In this world lives Fan, a female fish-tank diver, who leaves her home in the B-Mor settlement (once known as Baltimore), when the man she loves mysteriously disappears. Fan''s journey to find him takes her out of the safety of B-Mor, through the anarchic Open Counties, where crime is rampant with scant governmental oversight, and to a faraway charter village, in a quest that will soon become legend to those she left behind.


ABOUT CHANG-RAE LEE

Chang-rae Lee is the author of Native Speaker, winner of the Hemingway Foundation/PEN/Hemingway Award for first fiction; A Gesture Life; Aloft; and The Surrendered, winner of the Dayton Peace Prize and a finalist for the Pulitzer Prize. Selected by The New Yorker as one of the “20 Writers for the 21st Century,” Chang-rae Lee is Professor professor in the Lewis Center for the Arts at Princeton University and the a Shinhan Distinguished Visiting Professor at Yonsei University.


DISCUSSION QUESTIONS
  • The novel is narrated by a collective voice of B-Mor residents, telling the story of Fan from a distance of some years. Why do you think the author chose to narrate the book this way? What does the collective narration add to the book? How might it read differently if it had been told as a much closer third-person narration? What if it had been told by Fan herself?

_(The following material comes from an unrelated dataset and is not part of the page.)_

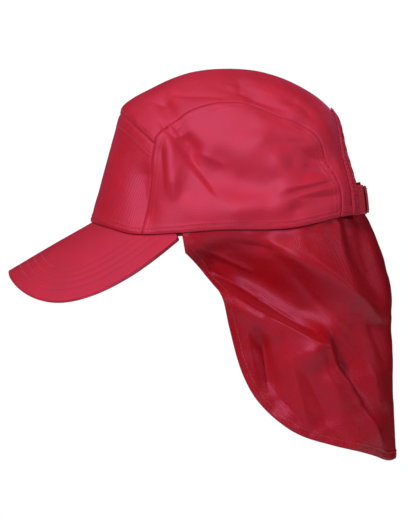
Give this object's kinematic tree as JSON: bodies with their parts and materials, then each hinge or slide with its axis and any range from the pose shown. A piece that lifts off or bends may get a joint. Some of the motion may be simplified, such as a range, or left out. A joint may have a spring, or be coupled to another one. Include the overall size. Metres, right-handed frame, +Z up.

  • How does the author implicitly explain this narrator''s ability to describe events that happened beyond the physical limits of B-Mor?

  • Legend and storytelling are major themes in the story itself-from the legend of Fan as it is narrated by the collective B-Mor residents to (within that larger story) the story Quig tells Fan about his past, the tale that Fan has heard about the brother she never really knew, and the stories represented on the murals of the kept girls in the charter village. Do these stories have anything in common with one another, either in their telling or their effect on their audience? What about the stories'' effect on the tellers themselves? What do you think the author is saying about the nature of storytelling?

  • Fan''s journey is a quest narrative, a storytelling form that traditionally tells about a hero''s transformation. Fan, though, doesn''t fundamentally change from the start of the novel to the end. Why do you think this is true? What has changed over the course of the novel?

  • By the time the events of the novel begin, Reg has already disappeared. Why do you think the author has chosen not to introduce us to Reg as an active character during the novel?

  • There is a period of growing discontent within B-Mor. What do you think accounts for this situation? How is it resolved? Do you think Fan would have left B-Mor if Reg had not disappeared? Do you think any of the discontent within B-Mor would have occurred if Fan had not gone after Reg?

  • Think about race and how it is used in the book. In some ways this is a postracial America, but in other important ways, old prejudices linger. In addition, new divisions seem to have sprung up in place of racial discord. What are some of these divisions and how do they affect the characters and their lives? What do you think the author was trying to accomplish in this way?

  • What do you think are the most significant quality-of-life differences between the settlements and the charter villages? Where are people the happiest, and why? What are the appeals of life in the Open Counties? Why haven''t more B-Mor residents like Fan ever left their settlement? Where do you think that you would be the happiest?